The wariness is also evident in Russia.

Loparev, who isn’t a professional activist, but who is gay and who follows independent media, noted: “EU activism is non-existent. You don’t see it or hear it”.

“I haven’t seen any sign of an EU politician or some other actor speaking about these issues in recent times in Moscow. People are being detained and I don’t see any action by Western diplomats”.

Values chessboard

The EU foreign service gave as examples of high-level intervention its demarches on homophobic laws in India, Nigeria, and Uganda.

It indicated that it’s trying to use a softer touch in the former Soviet region.

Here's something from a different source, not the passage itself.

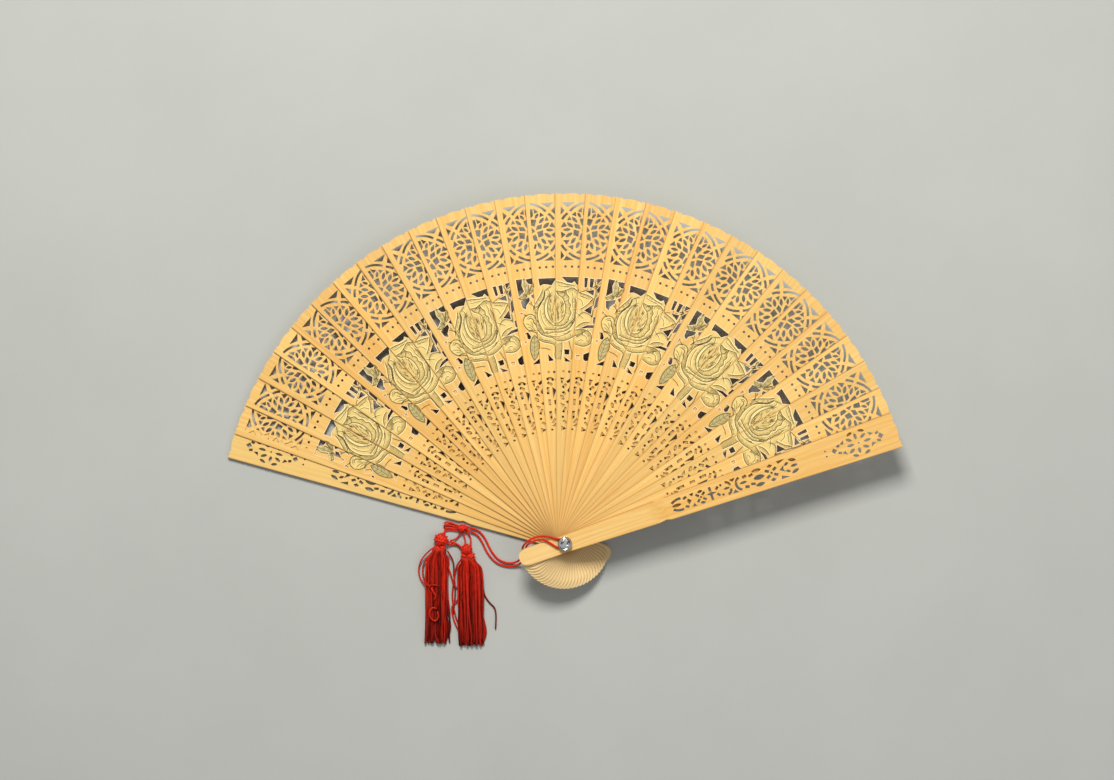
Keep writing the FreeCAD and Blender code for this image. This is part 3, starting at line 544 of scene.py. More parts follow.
def leaf_veins(outline, count):
    """Midrib and paired side veins of a leaf given as an outline from one tip round to it."""
    tip = np.array(outline[0])
    base = np.array(outline[len(outline) // 2])
    axis = base - tip
    side = np.array((-axis[1], axis[0])) / np.linalg.norm(axis)
    width = max(abs((np.array(p) - tip).dot(side)) for p in outline)
    veins = [[tuple(tip + axis * t) for t in (0.04, 0.35, 0.65, 0.97)]]
    for k in range(1, count + 1):
        t = k / (count + 1)
        reach = width * 0.82 * math.sin(math.pi * t) ** 0.7
        for sign in (-1, 1):
            root = tip + axis * t
            end = root + side * sign * reach - axis / np.linalg.norm(axis) * reach * 0.8
            veins.append([tuple(root), tuple((root + end) / 2 + axis * 0.012), tuple(end)])
    return veins


def core_hatching(draw):
    """Fine strokes all over the rose's core that fan up from below it."""
    strokes = []
    foot = np.array((-1.6, -8.0))
    low = np.min(CORE_OUTLINE, axis=0)
    high = np.max(CORE_OUTLINE, axis=0)
    while len(strokes) < CORE_STROKES:
        start = np.array((draw.uniform(low[0], high[0]), draw.uniform(low[1], high[1])))
        heading = (start - foot) / np.linalg.norm(start - foot)
        across = np.array((-heading[1], heading[0]))
        length = draw.uniform(1.3, 3.0)
        bow = draw.uniform(-0.35, 0.35)
        if not inside(np.array([start, start + heading * length]), CORE_OUTLINE).all():
            continue
        strokes.append([tuple(start), tuple(start + heading * length / 2 + across * bow),
                        tuple(start + heading * length)])
    return strokes


def beside(line, distance):
    """Line that runs beside another one, to its left if the distance is positive."""
    path = smooth_curve(line, HATCH_STEP)
    ahead = np.gradient(path, axis=0)
    ahead /= np.linalg.norm(ahead, axis=1)[:, None] + 1e-12
    return path + distance * np.stack([-ahead[:, 1], ahead[:, 0]], 1)


def petal_hatching(line, draw, length, side):
    """Short strokes that leave a petal line on one side, as engraved shading."""
    path = smooth_curve(line, HATCH_STEP)
    strokes = []
    for p, q in zip(path[1:-1], path[2:]):
        heading = (q - p) / (np.linalg.norm(q - p) + 1e-9)
        across = np.array((-heading[1], heading[0])) * side
        reach = length * draw.uniform(0.5, 1.0)
        end = p + across * reach + heading * 0.35 * reach
        strokes.append([tuple(p), tuple((p + end) / 2 + heading * 0.06), tuple(end)])
    return strokes


def group_art(group, draw):
    """Every stroke of one rose and its leaves as (fan points, width, ink), and the tint charts."""
    first = 4 * group + 1
    rose = stick_angle(first + ROSE_TIE[0]) + ROSE_TIE[1]
    leaf = stick_angle(first + LEAF_TIE[0]) + LEAF_TIE[1]
    spiky = stick_angle(first + SPIKY_TIE[0]) + SPIKY_TIE[1]
    strokes = [(line, rose, ROSE_WIDTH, INK) for line in ROSE_LINES]
    strokes += [(line, leaf, LEAF_WIDTH, INK_GREEN) for line in LEAF_LINES]
    strokes += [(line, spiky, LEAF_WIDTH, INK_GREEN) for line in SPIKY_LINES]
    strokes += [(line, rose, CORE_WIDTH, INK) for line in core_hatching(draw)]
    strokes += [(line, rose, FOLD_WIDTH, INK) for line in FOLD_LINES]
    strokes += [(line, leaf, FOLD_WIDTH, INK) for line in BUD_LINES]
    away, width = PETAL_EDGE_HIGHLIGHT
    for number, side, length in SHADED_LINES:
        line = ROSE_LINES[number]
        strokes += [(hatch, rose, HATCH_WIDTH, INK)
                    for hatch in petal_hatching(line, draw, length, side)]
        # A painted highlight runs beside the line, on the side away from its hatching.
        strokes.append((beside(line, -away * side), rose, width, PETAL_HIGHLIGHT))
    # Painted highlights run beside the fold lines as well.
    away, width = FOLD_HIGHLIGHT
    strokes += [(beside(line, away), rose, width, PETAL_HIGHLIGHT) for line in FOLD_LINES]
    for outline, count in ((LOW_LEAF, 5), (UP_LEAF, 3), (SIDE_LEAF, 2), (FLAT_LEAF, 2)):
        strokes += [(vein, leaf, VEIN_WIDTH, INK_GREEN) for vein in leaf_veins(outline, count)]
    drawn = [(from_chart(smooth_curve(line, LINE_STEP), centre), width, ink)
             for line, centre, width, ink in strokes]
    return {"strokes": drawn, "rose": rose, "leaf": leaf,
            "main": np.vstack([smooth_curve(line, 0.6) for line in ROSE_LINES])}


def tint(points, art):
    """Paint colour and strength at fan points: petals, core, bud and leaves."""
    in_rose = to_chart(points, art["rose"])
    in_leaf = to_chart(points, art["leaf"])
    colour = np.zeros((len(points), 3))
    strength = np.zeros(len(points))
    gap = np.min(np.linalg.norm(in_rose[:, None, :] - art["main"][None, :, :], axis=2), axis=1)
    shade = np.exp(-gap / 0.85)[:, None]
    petal = np.array(PETAL_LIGHT) * (1 - 0.85 * shade) + np.array(PETAL_SHADE) * 0.85 * shade
    regions = [(inside(in_rose, ROSE_OUTLINE), petal, 0.80),
               (inside(in_leaf, BUD_OUTLINE), petal, 0.80),
               (inside(in_rose, CORE_OUTLINE), 0.65 * petal + 0.35 * np.array(CORE_TINT), 0.76),
               (inside(in_rose, STEM_OUTLINE), np.array(LEAF_SHADE) * 1.3, 0.45)]
    wave = 0.5 + 0.5 * np.sin(in_leaf[:, 1] * 2.1)[:, None]
    green = np.array(LEAF_LIGHT) * wave + np.array(LEAF_SHADE) * (1 - wave)
    for outline in (LOW_LEAF, UP_LEAF, SIDE_LEAF, FLAT_LEAF):
        regions.append((inside(in_leaf, outline), 0.6 * green + 0.4 * np.array(LEAF_LIGHT), 0.75))
    for mask, shades, amount in regions:
        shades = np.broadcast_to(shades, colour.shape)
        colour[mask] = shades[mask]
        strength[mask] = amount
    return colour, strength


def fan_point(across, along, angle):
    """Where a place on a stick lies in the fan."""
    c = math.cos(math.radians(angle))
    s = math.sin(math.radians(angle))
    return along * c + across * s, along * s - across * c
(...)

“LGBTI issues are dealt with in a broader context of anti-discrimination, as this can make it easier to approach the subject when dealing with more 'sensitive' partners”, Kocijancic said.

Zbigniew Brzezinski, a US scholar and former diplomat, in his 1997 book compared geopolitics to a “grand chessboard”.

His analogy invites the question: Should the EU sacrifice gay rights for tactical reasons, or should it refuse to cede ground, on values, to Russia?

For Ilga-Europe, one answer is to help local activists do the work.

“The need to strengthen local movements - which are uniquely placed to bring up LGBTI issues within their own cultural context - continues to grow,” Van Roozendaal said.

“Local movements ... [should be] supported so that inequality can be addressed from within”.

With former Iron Curtain EU states also getting redder on Ilga-Europe's map, he added: “Remarkably, neither the EU nor the US have envoys who promote LGBTI rights within their own legislature, creating incoherence between domestic and foreign policy”.